Beyond Downtown

Local indie staple Halloween Town goes south for their residency at the Palms

The son of a professional poker player, Ryan Pardey knows a thing or two about the Las Vegas lifestyle. Yet instead of pursuing a traditional career in casinos, the 32-year-old singer/songwriter and Las Vegas native transformed those experiences into song. As Halloween Town, Pardey has already tickled the fancy of the East Fremont Street bar set; he’s performed with The Killers; and now, in a full-circle twist of fate, he’s playing the Palms—but not the cards. Thanks to a call from scene-staple promoter Brian Saliba, Halloween Town is defying the lounge-sound stereotype and taking the stage at the Lounge in the Palms for a monthlong residency.

What’s it like to play a casino?

It’s great to play somewhere and be treated well. At first it was weird, but it’s really nice to play on good equipment and for different people, though my drummer broke his arm two weeks ago and we had to get a new drummer ready. I feel like there’s some pressure to do well so this can happen again since we’re the first [local] band doing it. I think Rusty Maples and The Lazy Stars could do this next.

What do you think about a casino lounge as a venue?

A lot of my songs are Vegas- and casino-based anyway, so it’s interesting to play in this setting. This fits because Halloween Town is a metaphor about Vegas.

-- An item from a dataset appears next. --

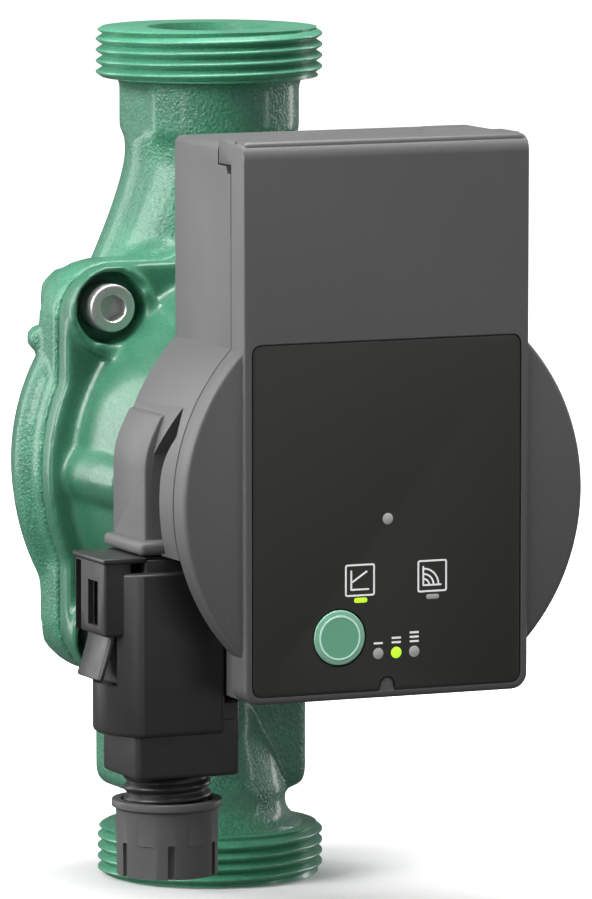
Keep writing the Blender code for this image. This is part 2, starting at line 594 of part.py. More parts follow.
insert_low, insert_high = (-5.3, -3.8, 70.0), (4.1, 6.6, INSERT_TOP)
connector_body = soften(prism("connector_body", connector_outline(), BODY_LOW, BODY_TOP, PLUG, BLACK), 0.8)
lower_box = soften(prism("gland_box", rounded_box(-10.7, -10.0, 12.1, 9.0, 2.0), BOX_LOW, BODY_LOW + 3,
                         PLUG), 0.6)
box_shoulder = soften(box("box_shoulder", (4.0, -10.0, BODY_LOW - 2), (12.1, 9.0, 48.9), PLUG), 0.6)
collar = box("collar", (-8.4, -8.6, BODY_TOP - 2), (5.9, 8.6, COLLAR_TOP), PLUG)
insert = box("insert", insert_low, insert_high, PLUG)
latch_guard = soften(box("latch_guard", (-17.0, -8.4, 62.6), (-11, 7.8, 78.6), PLUG), 0.6)
gland_stub = turned("gland_stub", [(0, 36), (8.4, 36), (8.4, 32.9), (GLAND_THREAD_R, 32.4),
                                   (GLAND_THREAD_R, 20), (8.4, 19.4), (0, 19.4)], PLUG)
join(connector_body, lower_box, box_shoulder, latch_guard, collar, insert, gland_stub)
cut(connector_body,
    box("wiring_room", (-8.6, -7.4, 37), (4.0, 7.4, 70), PLUG),
    cylinder("stub_bore", 6.9, 10, 40, PLUG),
    box("finger_room", (-25, -7.0, 52.4), (-12.6, 6.4, 62.7), PLUG),
    box("lever_room", (-15.9, -7.0, 40), (-12.6, 6.4, 76.9), PLUG),
    box("guard_window", (-25, -4.5, 64.5), (-14, 0.6, 73.6), PLUG),
    box("guard_slot", (-25, 4.3, 60), (-14, 7.0, 77.0), PLUG),
    boxes("blade_sockets", [((x - PLUG_X - 0.8, -(blade_depths[1] + 0.4) + PLUG_DEPTH, 80),
                             (x - PLUG_X + 0.8, -(blade_depths[0] - 0.4) + PLUG_DEPTH, 95))
                            for x in socket_blade_x], PLUG))

LATCH_PIVOT = (-14.2, 70.0)                      # x and height of the lever's pivot


def lever_outline():
    """Side view of the lever in x and height: flat stem, then a tongue that flares outwards."""
    outer = [(-14.9, 76.4), (-14.9, 63), (-15.6, 60), (-17.6, 53.6)]
    inner = [(-16.4, 53.2), (-14.4, 59), (-13.6, 63), (-13.6, 76.4)]
    return outer + inner


lever = bmesh.new()
prism_into(lever, lever_outline(), -6.4, 5.8)
bmesh.ops.rotate(lever, cent=(0, 0, 0), matrix=Matrix.Rotation(pi / 2, 3, "X"), verts=lever.verts)
bmesh.ops.translate(lever, vec=(-LATCH_PIVOT[0], 0, -LATCH_PIVOT[1]), verts=lever.verts)
latch_frame = (PLUG[0] + Vector((LATCH_PIVOT[0], 0, LATCH_PIVOT[1])), 0.0)
place("connector_latch", lever, latch_frame, BLACK)

connector_seal = box("connector_seal", (-8.0, -8.2, COLLAR_TOP + 0.15), (5.6, 8.2, COLLAR_TOP + 0.45),
                     PLUG, RUBBER)
cut(connector_seal, box("insert_room", (-5.6, -4.1, 70), (4.4, 6.9, 95), PLUG))
terminal_block = box("terminal_block", (-8.2, -6.9, 56), (3.6, 6.9, 68), PLUG,
                     ((0.5, 0.5, 0.48), 0.5, 0.0))
cut(terminal_block, *[cylinder(f"wire_way_{number}", 1.5, 50, 62, PLUG, None, 16, (x, 0))
                      for number, x in enumerate((-5.9, -2.3, 1.3))])
ring("gland_seal", CABLE_R + 0.2, 6.6, 20.6, 31.0, PLUG, RUBBER, 28)
turned("gland_ring", [(CABLE_R + 0.2, 19.0), (6.6, 19.0), (8.6, 17.4), (8.6, 15.4), (CABLE_R + 0.4, 15.4)],
       PLUG, BLACK, 28)

NUT_LOW, NUT_TOP, NUT_STEP = 12.4, 27.8, 19.4
gland_nut = turned("gland_nut", [(9.3, NUT_TOP), (11.3, NUT_TOP), (11.3, 26.3), (10.45, 26.0),
                                 (10.45, NUT_LOW), (5.2, NUT_LOW), (5.2, 15.1),
                                 (9.3, 15.1)], PLUG, BLACK, 32)
grips = bmesh.new()
for i in range(6):
    turn = i * pi / 3 + radians(12)
    centre = (10.9 * cos(turn), 10.9 * sin(turn))
    prism_into(grips, arc(centre, 1.0, 0, 2 * pi * 7 / 8, 7), NUT_LOW - 2, NUT_STEP)
cut(gland_nut, place("nut_grips", grips, PLUG))

bpy.context.view_layer.update()
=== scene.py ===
"""Wet-rotor heating circulator: green cast pump and motor housings, a grey electronics module with a
control panel, and a black mains connector with a cable gland.

Sizes are in millimetres until a piece is finished, when its mesh is turned to metres in the row frame.
"""

from math import asin, atan2, cos, hypot, pi, radians, sin, sqrt

import bmesh
import bpy
from mathutils import Matrix, Vector


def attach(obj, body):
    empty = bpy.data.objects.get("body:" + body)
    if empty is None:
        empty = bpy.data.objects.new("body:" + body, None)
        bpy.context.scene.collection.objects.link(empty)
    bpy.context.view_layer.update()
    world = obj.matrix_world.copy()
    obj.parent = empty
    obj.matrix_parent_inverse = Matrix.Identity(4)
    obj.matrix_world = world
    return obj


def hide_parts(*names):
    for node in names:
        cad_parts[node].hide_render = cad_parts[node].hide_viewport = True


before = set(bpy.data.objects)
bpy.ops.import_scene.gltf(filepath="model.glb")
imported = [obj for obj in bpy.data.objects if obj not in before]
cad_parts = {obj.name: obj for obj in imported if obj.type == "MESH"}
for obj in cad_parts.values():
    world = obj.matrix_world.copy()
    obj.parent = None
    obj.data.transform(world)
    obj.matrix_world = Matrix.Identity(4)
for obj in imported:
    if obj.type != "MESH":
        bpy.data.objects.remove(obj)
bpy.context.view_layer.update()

# ------------------------------------------------------------------------------------------ studio
# A white studio sweep: a pale floor with a painted glow, faint round the pump and rising to white away
# from it, softboxes on the left and overhead, lights behind on both sides, narrow strips beside the
# camera and a dim card in front.

CAMERA_AT = (-0.69396, -1.61354, 0.29623)
CAMERA_TURN = (radians(83.31), 0.0, radians(-23.87))
CAMERA_LENS = 334.2
SENSOR_HEIGHT = 36.0
SUBJECT = Vector((0.0, -0.03, 0.09))

scene = bpy.context.scene
scene.view_settings.view_transform = "Standard"
camera_data = bpy.data.cameras.new("camera")
camera_data.sensor_fit = "VERTICAL"
camera_data.sensor_height = SENSOR_HEIGHT
camera_data.lens = CAMERA_LENS
camera = bpy.data.objects.new("camera", camera_data)
camera.location = CAMERA_AT
camera.rotation_euler = CAMERA_TURN
scene.collection.objects.link(camera)
scene.camera = camera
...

How have the tourists responded?

It’s kinda been a Downtown-y crowd, but there’s some foreign faces and people who don’t like going downtown. I don’t know if you would call them “fans,” but there’s people who wouldn’t normally come to the Palms. I think I’m a bit of an anomaly in this scene; I don’t really fit into it, so it’s nice when people ask me to do things like this, and I’d like to do it again if it goes well.

You’ll be playing songs from your first LP at The Lounge. When can we expect the yet-to-be titled CD to drop?

The record is done but not printed yet; I guess sometime in July. After these shows I want to take a minute to regroup, then fire it up. I don’t want to rush; it’s taken me three years as it is. I have the 7-inch out and a lot of recordings I’ve been sitting on. I just want to make sure everything matches up. Since I’m an old man already, I don’t need to rush.